▸ **Data section**
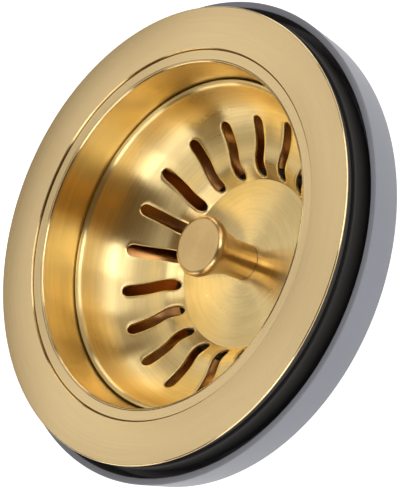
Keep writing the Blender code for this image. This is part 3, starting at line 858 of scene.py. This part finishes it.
class DRAIN_OT_flange_bowl(bpy.types.Operator):
    """Spin the flange and bowl from one sheet and cut its four openings"""

    bl_idname = "drain.flange_bowl"
    bl_label = "Flange and bowl"

    def execute(self, context):
        sizes = context.scene.drain_sizes
        step = sizes.bowl_radius + sizes.ledge_width
        seat_inner = sizes.seat_radius - SEAT_WIDTH
        recess, recess_drop = seat_inner - RECESS_SLOPE, SEAT_DROP + RECESS_DEPTH
        dish, dish_floor = reach("screw_washer") + DISH_GAP, foot_drop("screw_washer") + HOLE_GAP
        flat = [
            (sizes.flange_radius, 0, FLANGE_EDGE_ROUND),
            (step + STEP_SLOPE, 0, STEP_ROUND),
            (step - STEP_SLOPE, sizes.step_drop, STEP_ROUND),
        ]
        lip_start = sizes.bowl_radius + LIP_ROUND + CREASE_WIDTH
        creased = flat[:2] + [
            (step - STEP_SLOPE, sizes.step_drop + CREASE_DEPTH),
            (step - STEP_SLOPE - CREASE_WIDTH, sizes.step_drop),
            (lip_start, sizes.step_drop),
            (lip_start - LIP_CREASE_WIDTH, sizes.step_drop + LIP_CREASE_DEPTH),
        ]
        bowl = bowl_side(sizes) + [
            (seat_inner, SEAT_DROP, SOFT_ROUND),
            (recess, recess_drop, SOFT_ROUND),
            (dish + DISH_SLOPE, recess_drop, SOFT_ROUND),
            (dish, dish_floor, SOFT_ROUND),
            (SCREW_HOLE, dish_floor, FINE_ROUND),
        ]
        face, above = (
            edge + lip(sizes.bowl_radius, sizes.step_drop, size) + bowl
            for edge, size in ((creased, LIP_ROUND), (flat, LIP_UNDER_ROUND))
        )
        below = underside(above, sizes.bowl_sheet, EDGE_ROUND)
        below[0] = (sizes.flange_radius - FLANGE_UNDERCUT, sizes.bowl_sheet, EDGE_ROUND)
        piece = lathe("flange and bowl", rounded(face + below[::-1]))
        inner = dish + DISH_SLOPE + OPENING_MARGIN
        outer = recess - OPENING_MARGIN
        top, bottom = recess_drop - CUT_OVERRUN, recess_drop + sizes.bowl_sheet + CUT_OVERRUN
        plan = [(outer, top), (outer, bottom), (inner, bottom), (inner, top)]
        cutter = lathe("openings", plan, SMALL_SEGMENTS)
        for angle in (0, pi / 2):
            cross = bar(outer * CUT_LENGTHS, ARM_WIDTH, angle)
            arm = prism("arm", cross, top - CUT_OVERRUN, bottom + CUT_OVERRUN)
            combine(cutter, arm, "DIFFERENCE")
        soften(cutter, OPENING_ROUND, OPENING_STEPS, OPENING_ANGLE)
        combine(piece, cutter, "DIFFERENCE")
        finish(
            piece, "pressed_flange_and_bowl", "gold flange", "root", "flange_bowl")
        return {"FINISHED"}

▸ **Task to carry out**
Set down each line of the material verbatim, from the first line through the line that contains "the flange and".

▸ **Solution for this task**
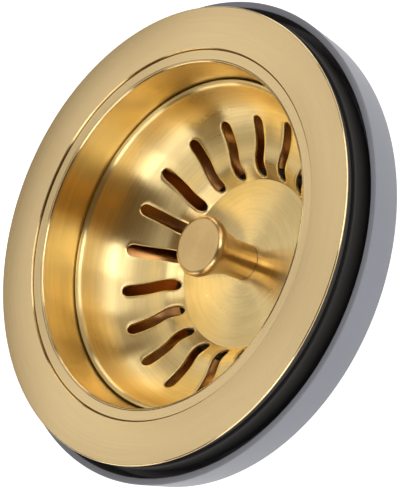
Keep writing the Blender code for this image. This is part 3, starting at line 858 of scene.py. This part finishes it.
class DRAIN_OT_flange_bowl(bpy.types.Operator):
    """Spin the flange and bowl from one sheet and cut its four openings"""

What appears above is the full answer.